Except for the chance to see Cesar Romero in a role other than The Joker, there is little reason to check out “Shadow Man.” This 1953 British drama, originally called “Street of Shadows” on the far side of the Atlantic, finds Romero as Luigi, the owner of a strange London establishment that’s half-saloon, half-gaming arcade and wholly corrupt. Luigi somehow gets mixed up with a society gal (Kay Kendall) who is married to a ringleader of an upper crust gambling circle. Luigi’s crippled sidekick, given the decidedly un-PC nickname Limpy (Victor Maddern), causes his own problems when his obsession with a naughty hooker (Simone Silva) turns homicidal.
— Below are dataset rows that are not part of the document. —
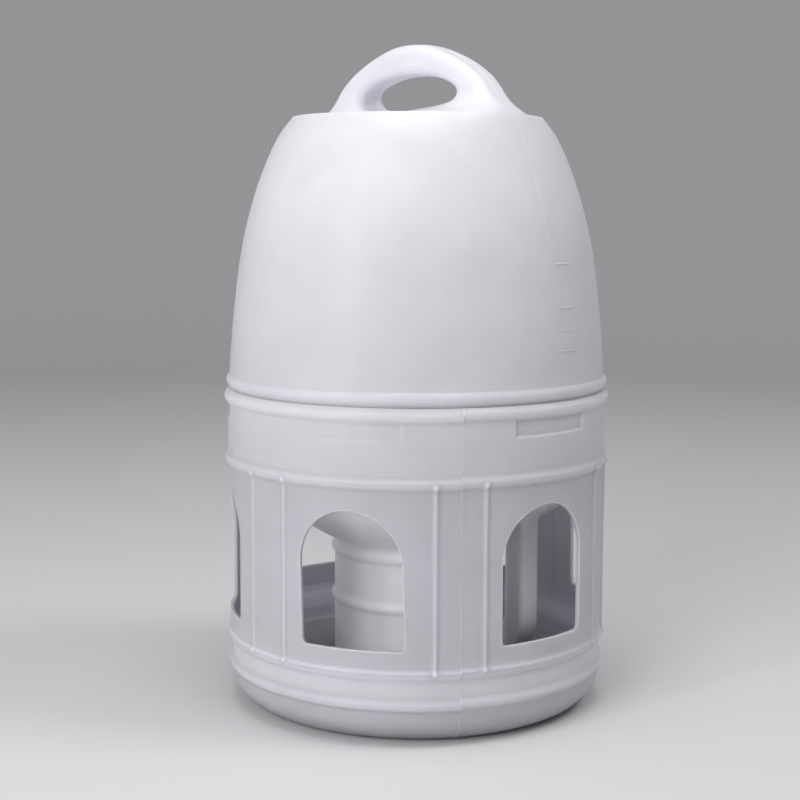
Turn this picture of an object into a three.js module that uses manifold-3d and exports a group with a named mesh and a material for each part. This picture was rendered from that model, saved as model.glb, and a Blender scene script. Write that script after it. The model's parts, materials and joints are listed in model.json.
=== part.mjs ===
// Gravity feeder and drinker for poultry: a bell-shaped reservoir stands in a round base with six arched
// feeding windows. Millimetres, +Z up, origin at the centre of the base's flat foot, front is -Y.
// Each of the two pieces is one hollow moulding of constant wall thickness.
import * as THREE from 'three';
import { mergeVertices } from 'three/addons/utils/BufferGeometryUtils.js';
import Module from 'manifold-3d';

const wasm = await Module();
wasm.setup();

// ---- driving dimensions --------------------------------------------------------------------------
const SEGMENTS = 48; // facets round every turned surface
const WALL = 2; // wall of both mouldings
const FIT_GAP = 0.3; // between the reservoir's ledge and the base's rim

const BEAD_HEIGHT = 1.6; // how far a ring bead stands out of its wall
const BEAD_HALF_WIDTH = 3;

// base: a trough, a wall with windows, and a collar that the reservoir drops into
const TROUGH_RADIUS = 95.5;
const TROUGH_CORNER = 17.4; // radius between foot and trough wall
const WALL_RADIUS = 96.4;
const COLLAR_RADIUS = 96.6;
const LOWER_BEAD_Z = 20.6;
const SILL_BEAD_Z = 35.4;
const MIDDLE_BEAD_Z = 125.5;
const RIM_BEAD_Z = 157.2;
const BASE_TOP_Z = 160.8;
const FEATURES_ROUND = 6; // windows, rib pairs and lock pads

const WINDOW_HALF_WIDTH = 25.9;
const WINDOW_SILL_Z = 46.8;
const WINDOW_TOP_Z = 112.4;
const WINDOW_CORNER = 3;
const WINDOW_CUT = 40; // depth of the cutting shape
const WINDOW_TURN = -2.4; // degrees, the cut-outs sit a little off the middle between the ribs

const RIB_TURN = 29.7; // degrees, rib pairs stand between the windows
const RIB_HALF_SPREAD = 7.1; // degrees, half the angle between the two ribs of a pair
const RIB_WIDTH = 2.6;
const RIB_HEIGHT = 1.0;

const PAD_TURN = -0.5; // degrees, lock pads pressed into the collar
const PAD_HALF_ANGLE = 13.5;
const PAD_LOW_Z = 146;
const PAD_HIGH_Z = 153.6;
const PAD_DEPTH = 1.2;

// reservoir: dome, skirt inside the collar, funnel and outlet neck
const DOME_FOOT_RADIUS = 95.5;
const DOME_TOP_Z = 296.5;
const DOME_TOP_RADIUS = 63.6;
const SHOULDER_BEAD_Z = 164.9;
const SKIRT_RADIUS = 92;
const SKIRT_LOW_Z = 120;
const NECK_RADIUS = 42;
const NECK_TOP_Z = 82;
const NECK_END_Z = 22.6;
const NECK_BEADS_Z = [77.8, 52.4];

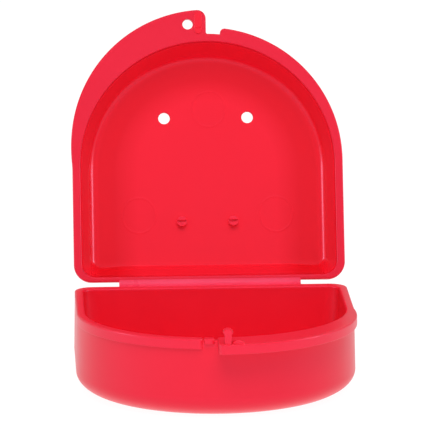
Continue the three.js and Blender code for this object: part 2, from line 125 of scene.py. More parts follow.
@dataclass(frozen=True)
class CasePlan:
    """The D-shaped plan that both halves share, in millimetres."""

    half_width: float = 39.2
    side_reach: float = 36.8
    front_reach: float = 38.5
    rim_wall: float = 2.5
    rear_edge: float = 1.0
    rear_corner: float = 5.5
    hollow_corner: float = 4.3
    flange_swell: float = 1.2
    hinge_half_length: float = 27.9

    def outline(self, grow: float, rear: float, least_corner: float = LEAST_CORNER) -> np.ndarray:
        """The closed D, moved outwards.

        Args:
            grow: distance outwards from the hollow's edge.
            rear: reach of the rear edge.
            least_corner: smallest radius of the two rear corners.

        Returns:
            Rows of x and reach, from the middle of the rear edge round by the right.
        """
        half = self.half_width + grow
        spread = (self.rear_corner - self.hollow_corner) / self.rim_wall
        corner = max(self.hollow_corner + spread * grow, least_corner)
        turns = np.linspace(0, math.pi / 2, 15)
        right = np.column_stack(
            [half - corner + corner * np.sin(turns), rear + corner - corner * np.cos(turns)]
        )
        around = np.linspace(0, math.pi, 181)
        front = np.column_stack(
            [half * np.cos(around), self.side_reach + (self.front_reach + grow) * np.sin(around)]
        )
        share = np.linspace(0, 1, 31)[:-1, None]
        rear_right = np.array([0, rear]) * (1 - share) + right[0] * share
        side_right = (right[-1] * (1 - share) + front[0] * share)[1:]
        left = right[::-1] * [-1, 1]
        side_left = (front[-1] * (1 - share) + left[0] * share)[1:]
        rear_left = (left[-1] * (1 - share) + np.array([0, rear]) * share)[1:]
        return np.vstack([rear_right, right, side_right, front, side_left, left, rear_left])

    def edge(self, turn: np.ndarray, widest: float) -> np.ndarray:
        """A flange's outer edge.

        Args:
            turn: angles round the front curve from the right-hand side.
            widest: the flange's greatest width, out from the hollow.

        Returns:
            Rows of x and reach.
        """
        swell = np.clip(np.sin(turn), 0, 1) ** self.flange_swell
        width = self.rim_wall + (widest - self.rim_wall) * swell
        across = np.cos(turn) / self.half_width
        ahead = np.sin(turn) / self.front_reach
        scale = width / np.hypot(across, ahead)
        return np.column_stack(
            [
                self.half_width * np.cos(turn) + across * scale,
                self.side_reach + self.front_reach * np.sin(turn) + ahead * scale,
            ]
        )

    def turn_at(self, x: float, widest: float) -> float:
        """The angle at which a flange's outer edge crosses x."""
        turns = np.linspace(0, math.pi, 4001)
        return float(np.interp(-x, -self.edge(turns, widest)[:, 0], turns))

    def edge_reach(self, x: float, widest: float) -> float:
        """How far a flange's outer edge reaches at x."""
        return float(self.edge(np.array([self.turn_at(x, widest)]), widest)[0, 1])

    def hollow_reach(self, x: float, grow: float = 0.0) -> float:
        """How far the hollow's edge, moved outwards, reaches at x."""
        share = x / (self.half_width + grow)
        return self.side_reach + (self.front_reach + grow) * math.sqrt(1 - share * share)

    def rim_side(self, hand: int, widest: float, stop_x: float) -> np.ndarray:
        """Outer edge of one side of a rim, from the middle of the rear to where the flange ends.

        Args:
            hand: 1 for the right-hand side, -1 for the left.
            widest: the flange's greatest width.
            stop_x: x at which the flange ends.

        Returns:
            Rows of x and reach.
        """
        grown = self.outline(self.rim_wall, self.rear_edge)
        stop_turn = self.turn_at(stop_x, widest)
        if hand < 0:
            stop_turn = math.pi - stop_turn
        straight = grown[grown[:, 1] < self.side_reach - 0.01]
        straight = straight[straight[:, 0] >= 0]
        path = np.vstack([straight, self.edge(np.linspace(0, stop_turn, 160), widest)])
        return path * [hand, 1]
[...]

This low-budget feature is included in a DVD set called “Forgotten Noir,” and it is obvious why this one has been forgotten for so long. The film is thoroughly lacking in personality, mystery or purpose; its enervated pacing is so lethargic that even the cast appears to be falling asleep on camera.
Romero, enjoying a relatively rare leading man role (he was usually cast as the second lead in his pre-“Batman” career), spends a lot of time smoking cigarettes and looking mildly annoyed at his surroundings. Kendall, one of the most beautiful women in British cinema, wears chic evening gowns and a bored expression. Only supporting performers Bill Travers as a nasty playboy and Molly Hamley-Gifford as a fainting fortune teller register any hiccups of emotion in what could otherwise be dismissed as a motionless motion picture.